Mesothelioma Death Raises Concerns Over Workplace in Birmingham

Birmingham, England—A former plant worker has been diagnosed with the deadly asbestos cancer mesothelioma, leading to speculation that there could be hundreds of additional cases in other workers from the same facility.

Kelvin Parker, 54, was diagnosed in August 2007 with malignant mesothelioma, an aggressive cancer which is nearly always linked to previous exposure to the toxic mineral asbestos. Parker died in November 2008. Sandwell Coroner Robin Balmain issued a verdict of death due to industrial disease.

Parker is believed to have suffered the exposure to asbestos-containing materials in the 1970s and 1980s, when he worked for TIS Modular Structures, on a long-term contract at a Rover Longbridge site, fitting suspended ceilings.

In a lawsuit which he filed before his death, and which his family has vowed to continue pursuing, Parker claimed that his employers did not provide him with masks, respirators or protective clothing, and that they failed to warn him about the hazards of the asbestos with which he worked.

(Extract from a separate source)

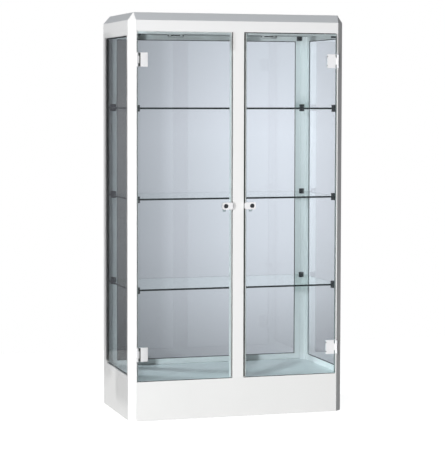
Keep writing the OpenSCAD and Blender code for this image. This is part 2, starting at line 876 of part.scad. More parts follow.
module lock_plug(s) {
    front = lock_front - barrel_out;
    color("gainsboro") on_side(s) difference() {
        union() {
            bar_y(-lock_x, lock_z, plug_r, front, nut_y1);
            span([-lock_x - tail / 2, nut_y1, lock_z - tail / 2],
                [-lock_x + tail / 2, cam_back, lock_z + tail / 2]);
        }
        span([-lock_x - key_l / 2, front - cut, lock_z - key_w / 2],
            [-lock_x + key_l / 2, front + key_d, lock_z + key_w / 2]);
    }
}

// Points down when open; a quarter turn brings it behind the mullion's stop
module lock_cam(s) {
    t = tail / 2 + lock_play;
    color("silver") on_side(s) difference() {
        union() {
            bar_y(-lock_x, lock_z, cam_w / 2, cam_y, cam_back);
            span([-lock_x - cam_w / 2, cam_y, lock_z - cam_l],
                [-lock_x + cam_w / 2, cam_back, lock_z]);
        }
        span([-lock_x - t, cam_y - cut, lock_z - t], [-lock_x + t, cam_back + cut, lock_z + t]);
    }
}

plinth_front();
plinth_back();
plinth_side(-1);  // plinth_left
plinth_side(1);  // plinth_right
plinth_brace();
deck_battens();
deck();
post_front(FRONT[0]);  // post_front_left
post_front(FRONT[1]);  // post_front_right
post_back(BACK[0]);  // post_back_left
post_back(BACK[1]);  // post_back_right
mullion();
top_stops();
side_rails(-1);  // left_glazing_rails
side_rails(1);  // right_glazing_rails
back_rails();  // back_glazing_rails
side_pane(-1);  // left_glass
side_pane(1);  // right_glass
back_pane();  // back_glass
glazing_gaskets();
side_beads(-1);  // left_glazing_beads
side_beads(1);  // right_glazing_beads
back_beads();  // back_glazing_beads
shelf_clips();
shelf(shelf_zs[0]);  // shelf_lower
shelf(shelf_zs[1]);  // shelf_middle
shelf(shelf_zs[2]);  // shelf_upper
fascia_front();
fascia_back();
fascia_side(-1);  // fascia_left
fascia_side(1);  // fascia_right
ceiling();
ceiling_blocks();
lamp_rings();
lamp_lenses();
lamp_cans();
cable_gland();
crown_front();
crown_back();
crown_side(-1);  // crown_left
crown_side(1);  // crown_right
roof();
hinge_post_leaves();
hinge_pins();
door_glass(-1);  // left_door_glass
hinge_leaves(-1);  // left_hinge_leaves
hinge_clamps(-1);  // left_hinge_clamps
hinge_screws(-1);  // left_hinge_screws
lock_housing(-1);  // left_lock_housing
lock_barrel(-1);  // left_lock_barrel
lock_plug(-1);  // left_lock_plug
lock_cam(-1);  // left_lock_cam
door_glass(1);  // right_door_glass
hinge_leaves(1);  // right_hinge_leaves
hinge_clamps(1);  // right_hinge_clamps
hinge_screws(1);  // right_hinge_screws
lock_housing(1);  // right_lock_housing
lock_barrel(1);  // right_lock_barrel
lock_plug(1);  // right_lock_plug
lock_cam(1);  // right_lock_cam
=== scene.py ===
import json
from math import pi, radians

import bpy
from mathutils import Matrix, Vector

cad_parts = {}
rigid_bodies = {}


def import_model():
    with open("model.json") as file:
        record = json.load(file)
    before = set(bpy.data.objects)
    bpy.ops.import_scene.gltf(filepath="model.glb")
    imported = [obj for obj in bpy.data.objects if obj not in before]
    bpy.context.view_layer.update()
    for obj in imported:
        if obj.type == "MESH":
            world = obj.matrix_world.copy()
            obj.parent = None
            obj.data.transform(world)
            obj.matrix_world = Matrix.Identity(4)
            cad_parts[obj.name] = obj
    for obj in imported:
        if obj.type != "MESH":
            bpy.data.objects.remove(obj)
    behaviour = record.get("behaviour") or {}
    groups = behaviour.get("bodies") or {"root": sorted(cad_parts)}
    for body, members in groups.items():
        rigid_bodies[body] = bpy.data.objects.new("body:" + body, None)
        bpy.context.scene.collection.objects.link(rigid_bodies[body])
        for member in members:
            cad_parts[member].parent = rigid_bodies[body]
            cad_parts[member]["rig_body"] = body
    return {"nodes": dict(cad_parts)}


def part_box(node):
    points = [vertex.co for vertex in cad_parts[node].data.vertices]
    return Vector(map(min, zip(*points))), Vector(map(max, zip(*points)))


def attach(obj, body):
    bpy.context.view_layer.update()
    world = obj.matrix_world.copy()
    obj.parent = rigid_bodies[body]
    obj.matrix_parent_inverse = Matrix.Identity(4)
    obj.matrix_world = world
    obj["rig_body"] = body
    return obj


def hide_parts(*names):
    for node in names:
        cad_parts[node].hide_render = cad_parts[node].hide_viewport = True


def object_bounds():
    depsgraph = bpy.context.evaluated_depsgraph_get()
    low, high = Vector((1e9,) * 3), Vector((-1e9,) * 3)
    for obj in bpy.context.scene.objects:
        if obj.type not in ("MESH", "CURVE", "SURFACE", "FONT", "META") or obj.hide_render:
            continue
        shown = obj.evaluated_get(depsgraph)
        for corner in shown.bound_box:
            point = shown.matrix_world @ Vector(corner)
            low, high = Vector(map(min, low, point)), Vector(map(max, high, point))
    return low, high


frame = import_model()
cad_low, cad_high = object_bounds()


# ---- Camera ----
# It stands eight metres in front of the case, left of the middle and at chest height, with a long lens.
# The picture is 445 by 449 pixels, so the 36 mm of the sensor go with its height.
camera_place = (-2.342, -7.716, 1.427)
camera_turn = radians(16.895)
camera_dip = radians(3.103)
camera_roll = radians(0.123)
camera_lens = 140.94
camera_shift = -0.07

bpy.ops.object.camera_add(location=camera_place, rotation=(pi / 2 - camera_dip, 0, -camera_turn))
camera = bpy.context.object
camera.rotation_euler.rotate_axis("Z", camera_roll)
camera.data.lens = camera_lens
camera.data.shift_y = camera_shift
bpy.context.scene.camera = camera


# ---- Plinth panels ----
# Four boards that stand on the floor, faced with satin white laminate. The front board ends at the bevels
# of the front posts. Their edges are banded and lightly rounded.
board_edge = 0.0012
board_white = (0.86, 0.86, 0.85, 1)
board_worn = (0.82, 0.82, 0.81, 1)
merge_distance = 2e-6
flat_angle = radians(1)
sharp_angle = radians(30)
smooth_angle = radians(50)
relief_strength = 0.4
patch_gloss = 0.12
grain_gloss = 0.06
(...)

Asbestos, well known for its insulation and fireproofing capabilities, also happens to be extremely strong and durable. It can be mixed with many different materials, including concrete, plastics, fabric and metals, and has been widely employed in industrial workplaces during the majority of the twentieth century. It can pose a severe health problem to workers in those facilities, however, when it becomes broken or instable; when this happens, the microscopic fibers become respirable and then burrow deep into the lungs and mesothelium – a sheath covering and protecting the body’s organs. This can lead to mesothelioma, a rare form of cancer that can take up to 50 years to develop and become symptomatic.

Solicitors from the firm representing Parker’s family have warned that there may be hundreds of additional diagnoses of mesothelioma and other asbestos-related diseases in other Longbridge workers, and are asking anyone who worked with Parker in the past to step forward with any information they may have.